Posts tagged John Stossel

Markets Not Capitalism on the Air!

Edited by Gary Chartier & Charles W. Johnson
Published by Minor Compositions

To-day (Thursday 12/12) at 9pm US/Eastern, 8pm US/Central time, my co-editor Gary Chartier will be appearing on the John Stossel show on Fox Business Network, to discuss our book, Markets Not Capitalism. We just got confirmation from the show that the segment would be airing tonight; here’s a blurb from the show’s blog:

MARKETS NOT CAPITALISM: Gary Chartier, co-editor of Markets Not Capitalism, says there’s actually a lot to hate about capitalism when the word suggests capitalists using political connections to get special privileges. . . .

Well, that’s not really quite the point of the book.[1] But of course we appreciate the chance to talk about some of the themes and to get the good word out.

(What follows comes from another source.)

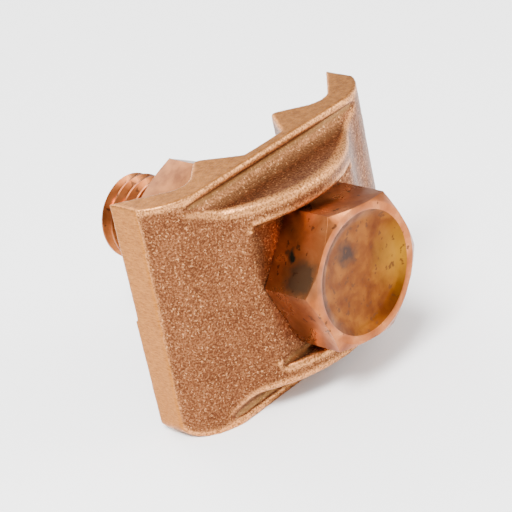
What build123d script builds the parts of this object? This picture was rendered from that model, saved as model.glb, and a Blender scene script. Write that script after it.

Setcher DVRs. Markets Not Capitalism is coming to prime time.

WHO: Gary Chartier
WHAT: Prime-time interview on Markets Not Capitalism
WHEN: Thursday, 12 December 2013 9pm EST (8pm Central)
WHERE: John Stossel show, Fox Business News

  1. [1] Cf. illud, hoc, and Is this all just a semantic debate?, if’n you’re looking for a different sort of gloss on the point of the book.

Subsidized Order

Here’s a recent paint-by-numbers column on Spontaneous Order by John Stossel. It’s a passable introduction to the concept, and I will say that the opening illustration of spontaneous order in an ice-skating rink is nicely chosen. Then there is this:

At last January’s State of the Union, President Obama said America needs more passenger trains. How does he know? For years, politicians have promised that more of us will want to commute by train, but it doesn’t happen. People like their cars.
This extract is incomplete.